While many might view five years in the AI space like an eon, the gap between future expectations and current usage is noteworthy given adoption is rarely straightforward: although almost half (48%) said that they already feel very prepared for autonomous agents by 2030, practically every organization (99%) reported facing, or expecting to face, hurdles, with concerns including skill shortages (49%), integration difficulties (44%) and data quality and availability issues (44%).

With many organizations seemingly well-placed to take advantage of the cost, efficiency and scalability gains afforded by autonomous agents, those organizations on the other side need to rethink their AI strategies otherwise they risk losing significant (and possibly irretrievable) market share to rivals.

Sustainability compliance: a priority and significant pain point

The push for more sustainable transportation is widespread. 69% of organizations say sustainability is either a global mandate or an area of significant pressure, with 62% already implementing Corporate Sustainability Reporting Directive reporting. Navigating complex and shifting compliance requirements remains a global challenge, with sustainability compliance most frequently cited as a constraint expected to impact organizational performance over the next five years. A modern TMS can help to deliver the data visibility and functionality needed to measure progress and demonstrate compliance, vital to ensuring sustainability remains at the forefront of organizational thinking.

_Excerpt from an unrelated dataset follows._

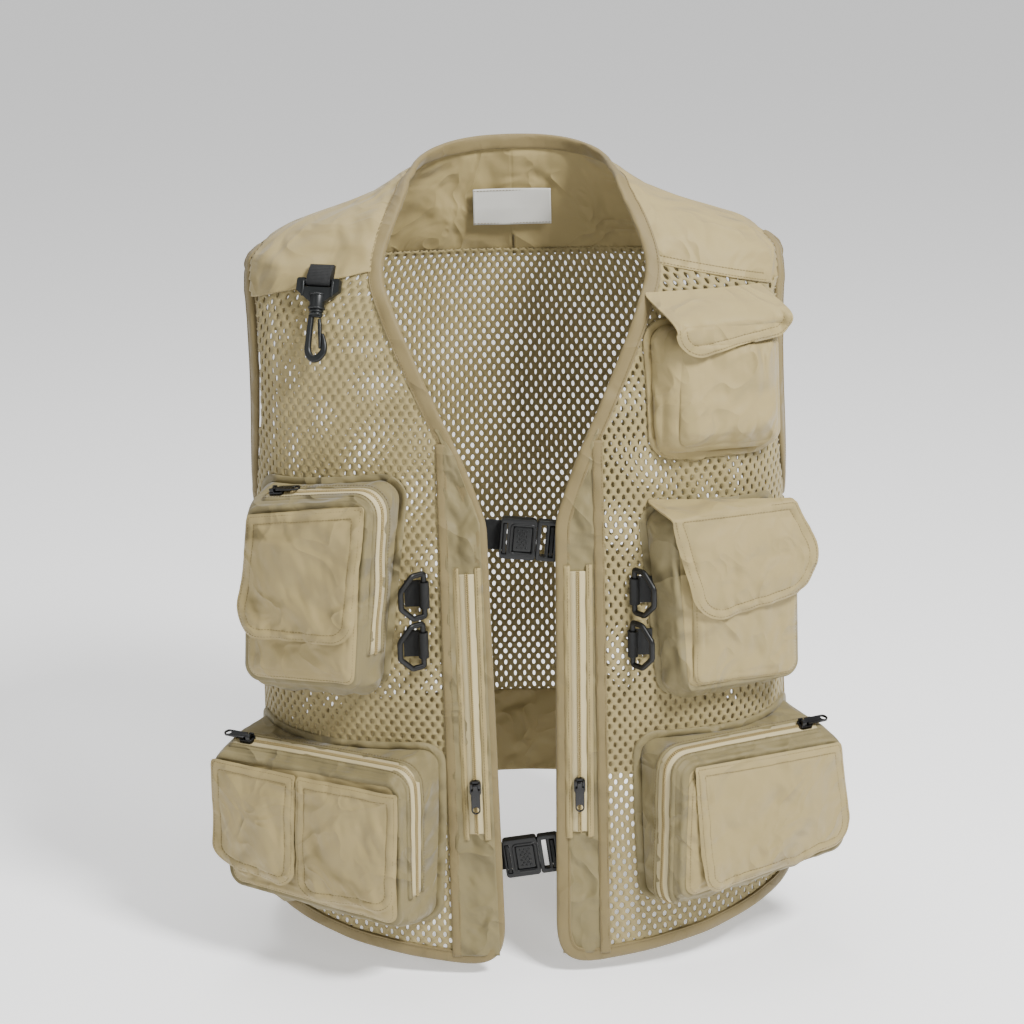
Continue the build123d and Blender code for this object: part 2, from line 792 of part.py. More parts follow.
# ---------------------------------------------------------------- push-button buckles
def buckle(name, x, z, tilt, depth_behind):
    """A housing on the wearer's right, a tongue that plugs in from the left, and a button."""
    turn = math.radians(tilt)
    along = Vector(math.cos(turn), 0, math.sin(turn))
    plane = Plane(origin=(x, front_y(40.0, z) + depth_behind, z), x_dir=along, z_dir=(0, -1, 0))
    back_level = -buckle_thickness / 2
    cavity_low = back_level + 1.2
    cavity_height = prong_height + 2 * button_gap
    housing_mid = -housing_length / 2
    inner_height = buckle_height - 5.0
    window_x = housing_mid + 3.5
    with BuildPart() as housing:
        with BuildSketch(plane.offset(back_level)):
            with Locations((housing_mid, 0)):
                RectangleRounded(housing_length, buckle_height, 3.0)
        extrude(amount=buckle_thickness)
        with BuildSketch(plane.offset(cavity_low)):
            with Locations((housing_mid + 3.5, 0)):
                Rectangle(housing_length - 7.0 + 0.01, inner_height)
        extrude(amount=cavity_height, mode=Mode.SUBTRACT)
        with BuildSketch(plane.offset(0.0)):
            with Locations((window_x, 0)):
                Rectangle(button_length + 2 * button_gap, button_height + 2 * button_gap)
        extrude(amount=buckle_thickness, mode=Mode.SUBTRACT)
        with BuildSketch(plane.offset(back_level)):
            with Locations((-housing_length + 3.6, 0)):
                Rectangle(buckle_slot, strap_height + 1.6)
        extrude(amount=buckle_thickness, mode=Mode.SUBTRACT)
    save(housing.part, f"{name}_housing")

    with BuildPart() as button:
        with BuildSketch(plane.offset(cavity_low + cavity_height)):
            with Locations((window_x, 0)):
                RectangleRounded(button_length, button_height, 1.5)
        extrude(amount=buckle_thickness / 2 - cavity_low - cavity_height - 0.4)
    save(button.part, f"{name}_button")

    prong_y = inner_height / 2 - button_gap - prong_thickness / 2
    with BuildPart() as tongue:
        with BuildSketch(plane.offset(back_level + 0.4)):
            with Locations((button_gap + tongue_length / 2, 0)):
                RectangleRounded(tongue_length, buckle_height, 2.0)
            with Locations((button_gap + 5.2, 0)):
                Rectangle(buckle_slot, strap_height + 1.6, mode=Mode.SUBTRACT)
            with Locations((button_gap + 12.0, 0)):
                Rectangle(buckle_slot, strap_height + 1.6, mode=Mode.SUBTRACT)
        extrude(amount=buckle_thickness - 0.8)
        with BuildSketch(plane.offset(cavity_low + button_gap)):
            with Locations(((1.5 - prong_length) / 2, prong_y), ((1.5 - prong_length) / 2, -prong_y)):
                Rectangle(prong_length + 1.5, prong_thickness)
        extrude(amount=prong_height)
    save(tongue.part, f"{name}_tongue")

    # Webbing: round the tongue's bar and back behind the left front.
    strap_end = button_gap + 44.0
    with BuildPart() as strap:
        with BuildSketch(plane.offset(back_level - strap_thickness)):
            with Locations(((button_gap + 7.4 + strap_end) / 2, 0)):
                Rectangle(strap_end - button_gap - 7.4, strap_height)
        extrude(amount=strap_thickness)
        with BuildSketch(plane.offset(back_level)):
            with Locations((button_gap + 12.0, 0)):
                Rectangle(buckle_slot - 1.2, strap_height)
        extrude(amount=buckle_thickness + 0.2)
    save(strap.part, f"{name}_strap")

    # Fixed webbing on the right: through the housing's slot and sewn behind the right front.
    with BuildPart() as fixed:
        with BuildSketch(plane.offset(back_level - strap_thickness)):
            with Locations((-housing_length - 12.0, 0)):
                Rectangle(34.0, strap_height)
        extrude(amount=strap_thickness)
        with BuildSketch(plane.offset(back_level)):
            with Locations((-housing_length + 3.6, 0)):
                Rectangle(buckle_slot - 1.2, strap_height)
        extrude(amount=buckle_thickness + 0.2)
        with BuildSketch(plane.offset(back_level - strap_thickness)):
            with Locations((-housing_length - 25.0, 0)):
                Rectangle(8.0, strap_height)
        extrude(amount=30.0)
        add(inner_form, mode=Mode.INTERSECT)
    note(f"{name}_tongue", plane.origin, along)
    button_spot = plane.from_local_coords(Vector(window_x, 0, buckle_thickness / 2))
    note(f"{name}_button", button_spot, Vector(0, 1, 0))
    return fixed.part


chest_fixed = buckle("chest_buckle", 12.0, -283.0, -6.0, 12.0)
waist_fixed = buckle("waist_buckle", 8.0, waist_buckle_rise - front_length, 7.0, 12.0)
with BuildPart() as fixed_straps:
    add(chest_fixed)
    add(waist_fixed)
save(fixed_straps.part, "fixed_straps")

# ---------------------------------------------------------------- swivel snap hook
hook_x = -152.0
hook_top_z = -78.0
hook_plane = facing(hook_x, front_y(hook_x, hook_top_z), hook_top_z, -18.0, 24.0).offset(7.5)
hook_eye_radius = hook_bar_radius + hinge_gap
hook_eye_outer = hook_eye_radius + tab_webbing
hook_slot_low = -hook_eye_outer - 0.7
base_half = hook_base_width / 2
barrel_low = 2.0 - hook_base_height
barrel_length = 13.0
swivel_head_radius = swivel_radius + 1.4
with BuildPart() as hook_base:
    with BuildSketch(hook_plane.offset(-hook_base_thickness / 2)):
        with BuildLine():
            FilletPolyline(
                (-base_half, hook_arm_top),
                (base_half, hook_arm_top),
                (base_half, -7.0),
                (barrel_radius, 8.0 - hook_base_height),
                (-barrel_radius, 8.0 - hook_base_height),
                (-base_half, -7.0),
                radius=2.0,
                close=True,
            )
        make_face()
        with Locations((0, (hook_arm_top + hook_slot_low) / 2)):
            Rectangle(hook_webbing_width + 3.0, hook_arm_top - hook_slot_low, mode=Mode.SUBTRACT)
    extrude(amount=hook_base_thickness)
    with BuildSketch(Plane(origin=hook_plane.origin, x_dir=hook_plane.y_dir, z_dir=hook_plane.x_dir)):
        Circle(hook_bar_radius)
    extrude(amount=hook_webbing_width / 2 + 3.0, both=True)
    barrel_plane = Plane(
        origin=hook_plane.from_local_coords(Vector(0, barrel_low, 0)),
        x_dir=hook_plane.x_dir,
        z_dir=hook_plane.y_dir,
    )
    with BuildSketch(barrel_plane):
        Circle(barrel_radius)
    extrude(amount=barrel_length)
    with BuildSketch(barrel_plane):
        Circle(swivel_radius + hinge_gap)
    extrude(amount=8.0, mode=Mode.SUBTRACT)
    with BuildSketch(barrel_plane.offset(3.0)):
        Circle(swivel_head_radius + hinge_gap)
    extrude(amount=5.0, mode=Mode.SUBTRACT)
save(hook_base.part, "hook_base")
note("hook_base", hook_plane.origin, hook_plane.x_dir * -1)

stem_top = barrel_low
hook_bottom = stem_top - hook_length
with BuildPart() as snap_hook:
    with BuildSketch(hook_plane.offset(-hook_thickness / 2)):
        with BuildLine():
            FilletPolyline(
                (-5.5, stem_top - 0.6),
                (5.5, stem_top - 0.6),
                (5.5, stem_top - 6.0),
                (-1.5, stem_top - 7.0),
                (-1.0, hook_bottom + 9.0),
                (4.0, hook_bottom + 5.5),
                (8.5, hook_bottom + 10.0),
                (8.5, hook_bottom + 17.0),
                (12.5, hook_bottom + 15.0),
                (12.5, hook_bottom + 4.0),
                (7.0, hook_bottom),
                (-1.0, hook_bottom),
                (-6.0, hook_bottom + 5.0),
                radius=1.2,
                close=True,
            )
        make_face()
    extrude(amount=hook_thickness)
    with BuildSketch(barrel_plane.offset(-1.0)):
        Circle(swivel_radius)
    extrude(amount=5.4)
    with BuildSketch(barrel_plane.offset(3.0 + hinge_gap)):
        Circle(swivel_head_radius)
    extrude(amount=2.6)
save(snap_hook.part, "snap_hook")
note("snap_hook", barrel_plane.origin, hook_plane.y_dir)

with BuildPart() as hook_gate:
    with BuildSketch(hook_plane.offset(-hook_thickness / 2 + 0.4)):
        with BuildLine():
            Polyline(
                (3.0, stem_top - 7.5),
                (5.4, stem_top - 7.1),
                (8.1, hook_bottom + 17.6),
                (7.8, hook_bottom + 11.4),
                (5.6, hook_bottom + 9.8),
                close=True,
            )
        make_face()
    extrude(amount=hook_thickness - 0.8)
save(hook_gate.part, "hook_gate")
note("hook_gate", hook_plane.from_local_coords(Vector(4.2, stem_top - 7.2, 0)), hook_plane.z_dir * -1)

# The webbing turns round the base's bar and is sewn to the yoke seam above it.
with BuildPart() as hook_webbing:
    loop_plane = Plane(
        origin=hook_plane.from_local_coords(Vector(-hook_webbing_width / 2, 0, 0)),
        x_dir=hook_plane.y_dir,
        z_dir=hook_plane.x_dir,
    )
    with BuildSketch(loop_plane):
        with BuildLine():
            Polyline(
                (0.0, 0.0),
                (0.0, hook_eye_outer),
                (4.0, hook_eye_outer),
                (15.0, -2.0),
                (15.0, -14.0),
                (0.0, -14.0),
                close=True,
            )
        make_face()
        Circle(hook_eye_outer)
        Circle(hook_eye_radius, mode=Mode.SUBTRACT)
    extrude(amount=hook_webbing_width)
    add(outer_form, mode=Mode.SUBTRACT)
save(hook_webbing.part, "hook_webbing")

for name, (point, axis) in joint_notes.items():
    place = ", ".join(f"{value / 1000:.5f}" for value in (point.X, point.Y, point.Z))
    way = ", ".join(f"{value:.5f}" for value in (axis.X, axis.Y, axis.Z))
    print(f"{name}: at [{place}] m, axis [{way}]")
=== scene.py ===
import math
import json

import bmesh
import bpy
import numpy as np
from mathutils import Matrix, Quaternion, Vector
from mathutils.bvhtree import BVHTree


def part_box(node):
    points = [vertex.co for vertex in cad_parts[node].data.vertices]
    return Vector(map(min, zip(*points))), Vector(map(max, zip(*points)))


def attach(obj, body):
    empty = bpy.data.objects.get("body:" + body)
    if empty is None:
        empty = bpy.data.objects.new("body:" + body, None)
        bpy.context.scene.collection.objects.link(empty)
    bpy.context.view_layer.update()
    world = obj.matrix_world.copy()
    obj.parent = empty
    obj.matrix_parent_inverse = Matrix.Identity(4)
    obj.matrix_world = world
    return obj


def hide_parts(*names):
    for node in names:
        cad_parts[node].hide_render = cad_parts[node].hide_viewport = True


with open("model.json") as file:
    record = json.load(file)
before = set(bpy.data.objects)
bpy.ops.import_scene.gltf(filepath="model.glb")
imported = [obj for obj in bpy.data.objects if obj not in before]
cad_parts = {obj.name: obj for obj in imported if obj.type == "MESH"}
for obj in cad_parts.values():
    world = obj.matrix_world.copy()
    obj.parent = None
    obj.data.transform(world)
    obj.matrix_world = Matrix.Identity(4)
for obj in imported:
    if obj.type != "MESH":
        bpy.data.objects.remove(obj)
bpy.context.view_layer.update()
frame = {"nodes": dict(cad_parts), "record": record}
nodes = frame["nodes"]

# All lengths below are millimetres until a mesh is made. Front is towards -Y, up is +Z,
# and side 1 is the wearer's left.
MM = 0.001
RIGHT, LEFT = -1, 1
CENTRE_Y = 8.0


# ---------------------------------------------------------------- node trees in plain sums
class Val:
    """A socket of a node tree that sums can be done with."""

    def __init__(self, tree, socket):
        self.tree = tree
        self.socket = socket

    def maths(self, operation, other=None):
        node = self.tree.nodes.new("ShaderNodeMath")
        node.operation = operation
        for place, value in enumerate((self, other)):
            if value is not None:
                feed(self.tree, node.inputs[place], value)
        return Val(self.tree, node.outputs[0])

    def __add__(self, other):
        return self.maths("ADD", other)

    __radd__ = __add__

    def __sub__(self, other):
        return self.maths("SUBTRACT", other)

    def __rsub__(self, other):
        return (self * -1.0) + other

    def __mul__(self, other):
        return self.maths("MULTIPLY", other)

    __rmul__ = __mul__

    def __truediv__(self, other):
        return self.maths("DIVIDE", other)

    def out(self, name):
        """Another output of the same node."""
        return Val(self.tree, self.socket.node.outputs[name])


def feed(tree, socket, value):
    """Join a socket to a value, or write a plain number, colour or name into it."""
    if isinstance(value, Val):
        tree.links.new(value.socket, socket)
    else:
        socket.default_value = value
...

Smith summarized: “Modern transportation management demands organizations balance a range of competing priorities, and the research clearly illustrates many organizations are still unprepared to meet the challenges of evolving sustainability mandates, expectations around AI and the need for more visible, actionable data insights. Looking ahead to 2030, these demands will intensify, increasing the pressure on organizations to operate transportation operations in smarter more intuitive ways.

“87% of respondents anticipate that challenges in areas such as operational visibility, AI adoption and sustainability compliance will intensify, leaving their current Transportation Management Systems struggling to keep pace. Failure to act now will expose organizations to rising costs, questions over long-term efficacy, and the risk of falling short of customer promises,” Smith finished.

Additional stats:

·48% of organizations spend more than 10% of their transportation logistics budget on errors and disruptions
·78% view transportation management as a strategic imperative for success and this figure rises to 86% by 2030
·61% are anticipating fully autonomous Agentic AI, capable of acting independently to achieve specific goals, or minimal human oversight within the next five years for TMS
·50% report challenges in proactively rerouting shipments, while 49% struggle with optimizing dock and warehouse labor scheduling
·82% express strong confidence that advances in planning, forecasting and modelling will reduce freight costs by at least 5% within the next five years.
·Organizations are still struggling to operationalize sustainability: only 34% say they’ve factored sustainability into operational planning, 30% into procurement decisions, and just 31% offer carbon-friendly fuel solutions.
·While a majority have integrated their TMS with Sales and Operations Planning systems (60%) and are utilizing predictive analytics or AI (56%), far fewer are capitalizing on key enablers such as historical trend analysis (38%), automated booking and tendering (36%), or real-time demand sensing (35%).

*Methodology: Vanson Bourne surveyed 1,450 senior decision makers with responsibility for or knowledge of their organization’s transportation management operations, working within transportation, logistics, supply chain, IT or finance functions. Respondents must operate within the manufacturing, retail, wholesale, consumer goods, grocery and food & beverage sectors. The survey interviewed respondents from North America, Latin America, Europe and Australia. All respondents came from organizations with at least US$750 million in global annual revenue.